§ **SET EXERCISE**:
The lines to return are those from the one containing "const look = (color, roughness)" down to the one containing "obj.matrix_parent_inverse = Matrix.Identity(4)", inclusive; return them exactly and nothing else.

====== DATA SHOWN ======

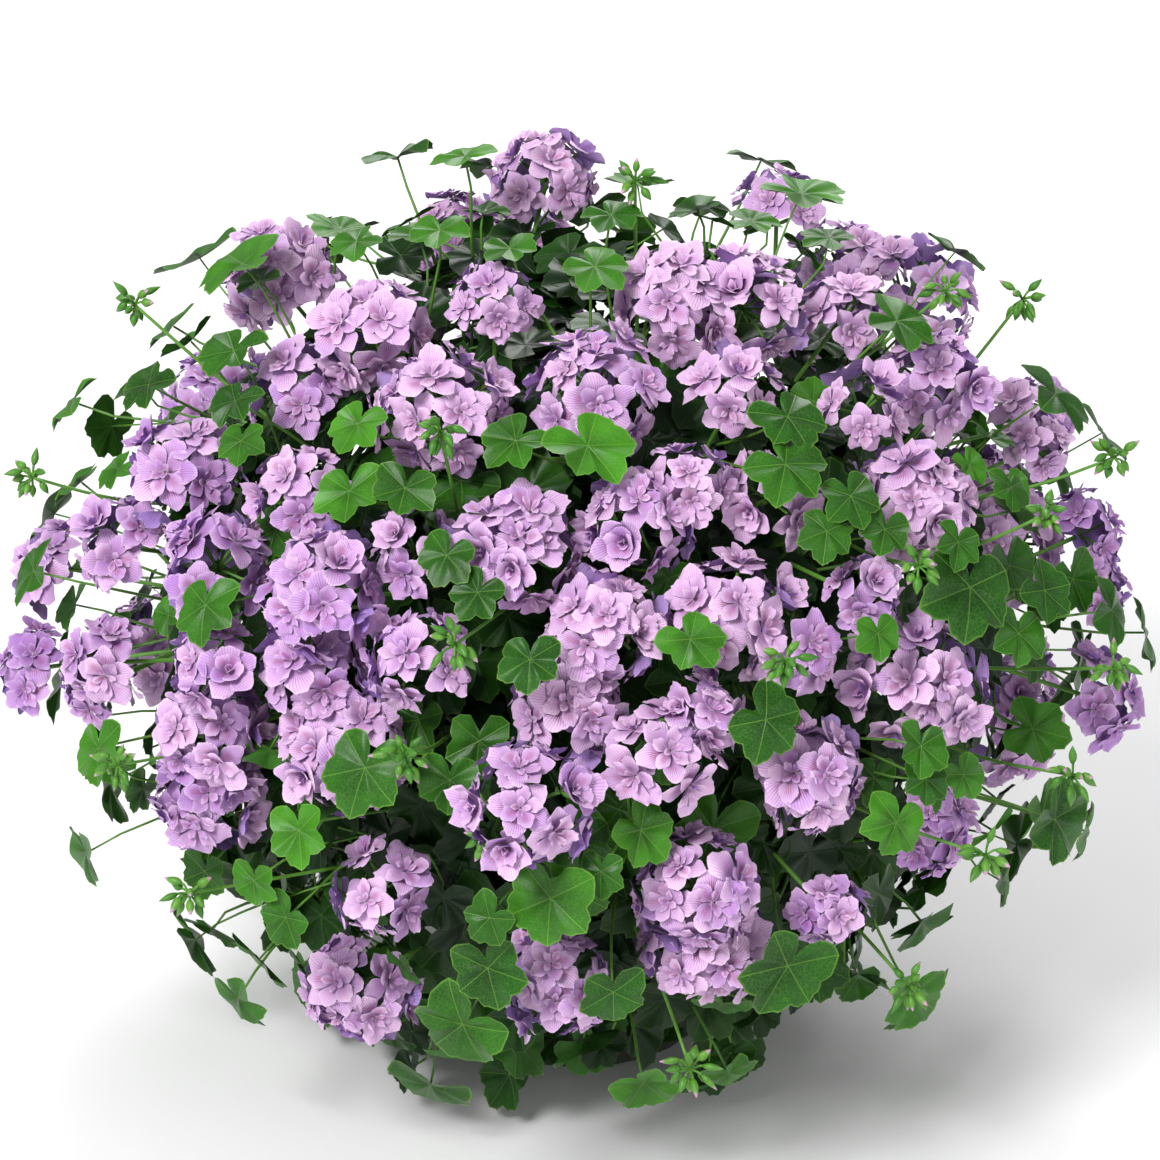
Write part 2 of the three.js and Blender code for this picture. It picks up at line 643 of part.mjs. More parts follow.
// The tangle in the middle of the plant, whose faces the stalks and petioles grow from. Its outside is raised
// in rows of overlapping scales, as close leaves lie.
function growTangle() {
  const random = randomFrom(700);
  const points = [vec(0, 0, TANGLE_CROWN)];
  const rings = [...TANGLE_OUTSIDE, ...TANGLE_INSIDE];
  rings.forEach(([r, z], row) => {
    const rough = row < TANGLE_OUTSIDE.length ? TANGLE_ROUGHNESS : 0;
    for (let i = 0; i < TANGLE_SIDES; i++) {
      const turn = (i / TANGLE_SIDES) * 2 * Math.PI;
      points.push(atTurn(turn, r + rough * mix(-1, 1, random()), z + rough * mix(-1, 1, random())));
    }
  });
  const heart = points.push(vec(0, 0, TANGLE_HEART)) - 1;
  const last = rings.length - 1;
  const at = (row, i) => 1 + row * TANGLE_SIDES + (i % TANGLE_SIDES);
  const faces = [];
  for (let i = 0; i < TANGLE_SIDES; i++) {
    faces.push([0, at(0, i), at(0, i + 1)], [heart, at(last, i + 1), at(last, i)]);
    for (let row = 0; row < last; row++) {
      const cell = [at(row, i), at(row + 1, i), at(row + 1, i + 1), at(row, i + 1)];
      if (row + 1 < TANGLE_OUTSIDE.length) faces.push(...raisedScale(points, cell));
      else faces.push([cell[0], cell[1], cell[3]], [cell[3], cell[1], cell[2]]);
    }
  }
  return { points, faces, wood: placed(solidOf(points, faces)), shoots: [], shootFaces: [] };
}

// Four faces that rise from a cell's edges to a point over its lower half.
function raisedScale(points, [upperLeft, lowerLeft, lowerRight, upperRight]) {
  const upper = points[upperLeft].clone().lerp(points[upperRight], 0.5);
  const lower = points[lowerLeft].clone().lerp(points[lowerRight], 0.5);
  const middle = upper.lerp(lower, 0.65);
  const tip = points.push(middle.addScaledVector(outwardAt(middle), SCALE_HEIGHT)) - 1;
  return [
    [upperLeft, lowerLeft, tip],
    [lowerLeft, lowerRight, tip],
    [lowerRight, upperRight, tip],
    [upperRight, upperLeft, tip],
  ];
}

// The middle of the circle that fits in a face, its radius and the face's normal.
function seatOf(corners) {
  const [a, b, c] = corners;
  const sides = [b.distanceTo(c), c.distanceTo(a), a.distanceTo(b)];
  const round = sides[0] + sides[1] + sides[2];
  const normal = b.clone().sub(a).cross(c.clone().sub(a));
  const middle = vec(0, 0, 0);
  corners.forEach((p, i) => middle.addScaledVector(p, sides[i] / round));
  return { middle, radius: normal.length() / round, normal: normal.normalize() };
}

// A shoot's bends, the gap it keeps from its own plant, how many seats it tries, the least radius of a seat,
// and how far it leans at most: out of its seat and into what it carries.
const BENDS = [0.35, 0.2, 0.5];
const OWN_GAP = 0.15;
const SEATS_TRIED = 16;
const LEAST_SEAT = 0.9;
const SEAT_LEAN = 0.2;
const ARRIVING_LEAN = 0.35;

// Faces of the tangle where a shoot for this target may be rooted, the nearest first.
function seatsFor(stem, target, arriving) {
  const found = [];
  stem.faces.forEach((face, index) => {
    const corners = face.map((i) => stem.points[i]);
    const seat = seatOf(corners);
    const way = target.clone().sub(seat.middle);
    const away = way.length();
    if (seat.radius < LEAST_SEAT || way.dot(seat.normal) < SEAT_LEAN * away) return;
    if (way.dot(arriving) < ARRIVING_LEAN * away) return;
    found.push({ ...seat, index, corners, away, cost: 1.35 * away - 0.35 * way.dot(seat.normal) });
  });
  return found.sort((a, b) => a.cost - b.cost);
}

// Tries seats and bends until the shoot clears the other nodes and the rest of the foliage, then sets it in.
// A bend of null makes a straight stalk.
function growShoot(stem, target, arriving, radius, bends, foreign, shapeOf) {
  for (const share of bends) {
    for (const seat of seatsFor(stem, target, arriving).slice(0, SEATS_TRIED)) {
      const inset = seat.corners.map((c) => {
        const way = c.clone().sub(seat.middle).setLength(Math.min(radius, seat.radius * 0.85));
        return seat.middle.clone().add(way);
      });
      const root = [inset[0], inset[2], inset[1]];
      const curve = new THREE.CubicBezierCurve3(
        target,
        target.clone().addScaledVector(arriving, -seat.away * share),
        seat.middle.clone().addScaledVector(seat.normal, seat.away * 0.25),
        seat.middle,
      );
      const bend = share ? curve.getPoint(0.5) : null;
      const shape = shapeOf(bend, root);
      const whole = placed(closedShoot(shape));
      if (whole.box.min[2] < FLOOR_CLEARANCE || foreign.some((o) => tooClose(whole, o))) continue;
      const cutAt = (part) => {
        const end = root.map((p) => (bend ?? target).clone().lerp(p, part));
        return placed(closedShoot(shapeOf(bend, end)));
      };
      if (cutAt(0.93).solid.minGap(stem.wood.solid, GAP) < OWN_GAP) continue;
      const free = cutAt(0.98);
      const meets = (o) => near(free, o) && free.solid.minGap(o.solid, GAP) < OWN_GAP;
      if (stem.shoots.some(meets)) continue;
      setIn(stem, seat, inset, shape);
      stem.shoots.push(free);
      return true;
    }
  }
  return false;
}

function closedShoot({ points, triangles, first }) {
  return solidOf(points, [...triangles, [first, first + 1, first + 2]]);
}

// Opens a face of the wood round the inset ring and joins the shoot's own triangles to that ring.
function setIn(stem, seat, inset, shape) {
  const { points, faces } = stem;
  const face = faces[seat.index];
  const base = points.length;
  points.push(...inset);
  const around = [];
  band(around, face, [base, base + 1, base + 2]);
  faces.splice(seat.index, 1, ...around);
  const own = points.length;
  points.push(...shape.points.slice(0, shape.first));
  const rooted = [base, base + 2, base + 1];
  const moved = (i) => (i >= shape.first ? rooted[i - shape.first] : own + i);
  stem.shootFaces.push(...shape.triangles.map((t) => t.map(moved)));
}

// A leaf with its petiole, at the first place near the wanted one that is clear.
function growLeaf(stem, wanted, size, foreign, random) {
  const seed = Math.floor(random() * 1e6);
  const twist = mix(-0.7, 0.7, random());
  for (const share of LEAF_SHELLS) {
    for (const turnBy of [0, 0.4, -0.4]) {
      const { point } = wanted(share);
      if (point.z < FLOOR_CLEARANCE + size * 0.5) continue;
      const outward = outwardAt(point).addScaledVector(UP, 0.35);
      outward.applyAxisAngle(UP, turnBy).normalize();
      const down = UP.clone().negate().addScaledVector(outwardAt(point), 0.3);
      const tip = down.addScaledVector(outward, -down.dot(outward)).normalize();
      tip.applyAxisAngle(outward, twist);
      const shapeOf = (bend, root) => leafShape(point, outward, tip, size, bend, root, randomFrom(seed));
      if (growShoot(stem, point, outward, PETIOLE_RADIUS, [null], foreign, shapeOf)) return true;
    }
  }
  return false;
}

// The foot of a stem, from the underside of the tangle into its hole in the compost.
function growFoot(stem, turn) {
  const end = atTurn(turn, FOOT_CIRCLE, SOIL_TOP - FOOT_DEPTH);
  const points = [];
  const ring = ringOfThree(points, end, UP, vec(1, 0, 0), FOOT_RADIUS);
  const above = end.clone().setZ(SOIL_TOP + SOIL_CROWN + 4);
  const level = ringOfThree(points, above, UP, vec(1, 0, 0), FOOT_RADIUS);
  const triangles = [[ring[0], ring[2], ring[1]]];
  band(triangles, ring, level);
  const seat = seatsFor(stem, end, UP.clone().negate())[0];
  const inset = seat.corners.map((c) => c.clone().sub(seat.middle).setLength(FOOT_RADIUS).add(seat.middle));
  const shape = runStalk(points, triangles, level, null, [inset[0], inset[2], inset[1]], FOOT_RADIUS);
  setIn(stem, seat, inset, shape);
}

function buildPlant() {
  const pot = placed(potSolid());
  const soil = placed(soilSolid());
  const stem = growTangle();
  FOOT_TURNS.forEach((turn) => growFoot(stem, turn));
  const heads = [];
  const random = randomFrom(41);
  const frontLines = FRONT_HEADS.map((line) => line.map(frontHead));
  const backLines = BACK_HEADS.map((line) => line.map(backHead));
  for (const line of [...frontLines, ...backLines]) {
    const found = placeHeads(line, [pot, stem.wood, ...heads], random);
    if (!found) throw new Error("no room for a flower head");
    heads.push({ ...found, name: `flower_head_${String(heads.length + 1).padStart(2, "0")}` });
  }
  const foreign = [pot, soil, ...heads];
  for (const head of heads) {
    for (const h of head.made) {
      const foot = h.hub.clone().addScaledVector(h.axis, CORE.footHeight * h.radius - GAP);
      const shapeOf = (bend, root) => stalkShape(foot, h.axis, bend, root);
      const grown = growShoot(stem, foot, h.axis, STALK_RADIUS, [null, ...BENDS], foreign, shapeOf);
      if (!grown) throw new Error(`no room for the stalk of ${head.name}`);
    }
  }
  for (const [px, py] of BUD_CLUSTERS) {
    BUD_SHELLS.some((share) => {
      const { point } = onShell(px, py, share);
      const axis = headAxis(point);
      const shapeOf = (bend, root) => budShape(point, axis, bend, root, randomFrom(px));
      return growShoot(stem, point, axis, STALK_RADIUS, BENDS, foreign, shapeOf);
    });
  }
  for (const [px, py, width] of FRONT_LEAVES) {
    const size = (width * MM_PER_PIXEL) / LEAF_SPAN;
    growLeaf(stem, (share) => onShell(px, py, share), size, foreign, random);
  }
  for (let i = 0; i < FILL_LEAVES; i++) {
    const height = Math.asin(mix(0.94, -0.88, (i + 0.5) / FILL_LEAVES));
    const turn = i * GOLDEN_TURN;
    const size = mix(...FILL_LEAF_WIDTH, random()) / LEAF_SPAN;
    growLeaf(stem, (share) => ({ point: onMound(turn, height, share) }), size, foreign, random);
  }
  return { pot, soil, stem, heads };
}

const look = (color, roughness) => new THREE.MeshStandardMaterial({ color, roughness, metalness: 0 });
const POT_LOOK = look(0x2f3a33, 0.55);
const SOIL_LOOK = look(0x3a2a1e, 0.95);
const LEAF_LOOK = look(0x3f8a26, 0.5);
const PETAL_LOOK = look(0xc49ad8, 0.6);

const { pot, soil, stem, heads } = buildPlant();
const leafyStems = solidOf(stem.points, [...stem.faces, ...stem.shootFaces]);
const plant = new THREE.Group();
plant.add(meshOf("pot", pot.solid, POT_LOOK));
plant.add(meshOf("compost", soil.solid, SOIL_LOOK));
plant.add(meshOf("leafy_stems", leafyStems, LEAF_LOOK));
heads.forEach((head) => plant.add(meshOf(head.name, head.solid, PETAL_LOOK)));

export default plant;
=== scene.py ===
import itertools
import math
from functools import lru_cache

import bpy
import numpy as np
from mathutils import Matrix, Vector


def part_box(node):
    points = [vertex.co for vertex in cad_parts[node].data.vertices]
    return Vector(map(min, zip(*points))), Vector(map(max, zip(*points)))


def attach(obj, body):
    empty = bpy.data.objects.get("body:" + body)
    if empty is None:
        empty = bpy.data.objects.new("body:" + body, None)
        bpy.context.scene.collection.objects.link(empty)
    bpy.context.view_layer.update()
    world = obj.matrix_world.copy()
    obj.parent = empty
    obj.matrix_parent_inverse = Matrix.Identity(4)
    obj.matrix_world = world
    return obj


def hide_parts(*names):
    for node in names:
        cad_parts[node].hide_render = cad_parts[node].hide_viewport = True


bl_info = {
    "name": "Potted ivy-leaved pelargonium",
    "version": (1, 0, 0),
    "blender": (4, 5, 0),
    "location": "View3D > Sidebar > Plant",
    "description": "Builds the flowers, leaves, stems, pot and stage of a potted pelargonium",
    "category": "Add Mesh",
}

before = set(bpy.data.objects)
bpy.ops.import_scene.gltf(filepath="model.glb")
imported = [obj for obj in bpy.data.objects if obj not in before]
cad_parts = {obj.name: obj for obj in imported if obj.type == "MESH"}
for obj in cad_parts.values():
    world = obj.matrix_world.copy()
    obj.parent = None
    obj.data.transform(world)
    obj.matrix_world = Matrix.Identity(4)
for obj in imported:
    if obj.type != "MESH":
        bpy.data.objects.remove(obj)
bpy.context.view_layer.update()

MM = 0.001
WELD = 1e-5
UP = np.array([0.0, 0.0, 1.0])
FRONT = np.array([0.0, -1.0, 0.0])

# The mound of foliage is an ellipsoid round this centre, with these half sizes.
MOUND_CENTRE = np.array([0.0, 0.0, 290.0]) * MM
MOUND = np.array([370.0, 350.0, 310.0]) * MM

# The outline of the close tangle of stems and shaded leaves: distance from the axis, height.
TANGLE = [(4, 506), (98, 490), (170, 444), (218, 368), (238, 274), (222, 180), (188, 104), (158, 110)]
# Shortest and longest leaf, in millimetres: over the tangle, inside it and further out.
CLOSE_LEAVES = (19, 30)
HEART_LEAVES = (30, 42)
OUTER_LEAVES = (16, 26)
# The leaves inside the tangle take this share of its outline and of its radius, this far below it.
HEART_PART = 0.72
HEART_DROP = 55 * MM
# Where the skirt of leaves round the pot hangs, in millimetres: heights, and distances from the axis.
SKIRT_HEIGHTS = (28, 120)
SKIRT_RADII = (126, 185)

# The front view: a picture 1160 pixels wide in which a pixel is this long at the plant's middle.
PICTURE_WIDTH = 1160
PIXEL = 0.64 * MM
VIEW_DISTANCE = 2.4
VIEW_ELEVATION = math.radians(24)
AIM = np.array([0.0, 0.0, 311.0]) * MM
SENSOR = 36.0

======

§ **OUTPUT FOR THIS EXERCISE**:
const look = (color, roughness) => new THREE.MeshStandardMaterial({ color, roughness, metalness: 0 });
const POT_LOOK = look(0x2f3a33, 0.55);
const SOIL_LOOK = look(0x3a2a1e, 0.95);
const LEAF_LOOK = look(0x3f8a26, 0.5);
const PETAL_LOOK = look(0xc49ad8, 0.6);

const { pot, soil, stem, heads } = buildPlant();
const leafyStems = solidOf(stem.points, [...stem.faces, ...stem.shootFaces]);
const plant = new THREE.Group();
plant.add(meshOf("pot", pot.solid, POT_LOOK));
plant.add(meshOf("compost", soil.solid, SOIL_LOOK));
plant.add(meshOf("leafy_stems", leafyStems, LEAF_LOOK));
heads.forEach((head) => plant.add(meshOf(head.name, head.solid, PETAL_LOOK)));

export default plant;
=== scene.py ===
import itertools
import math
from functools import lru_cache

import bpy
import numpy as np
from mathutils import Matrix, Vector


def part_box(node):
    points = [vertex.co for vertex in cad_parts[node].data.vertices]
    return Vector(map(min, zip(*points))), Vector(map(max, zip(*points)))


def attach(obj, body):
    empty = bpy.data.objects.get("body:" + body)
    if empty is None:
        empty = bpy.data.objects.new("body:" + body, None)
        bpy.context.scene.collection.objects.link(empty)
    bpy.context.view_layer.update()
    world = obj.matrix_world.copy()
    obj.parent = empty
    obj.matrix_parent_inverse = Matrix.Identity(4)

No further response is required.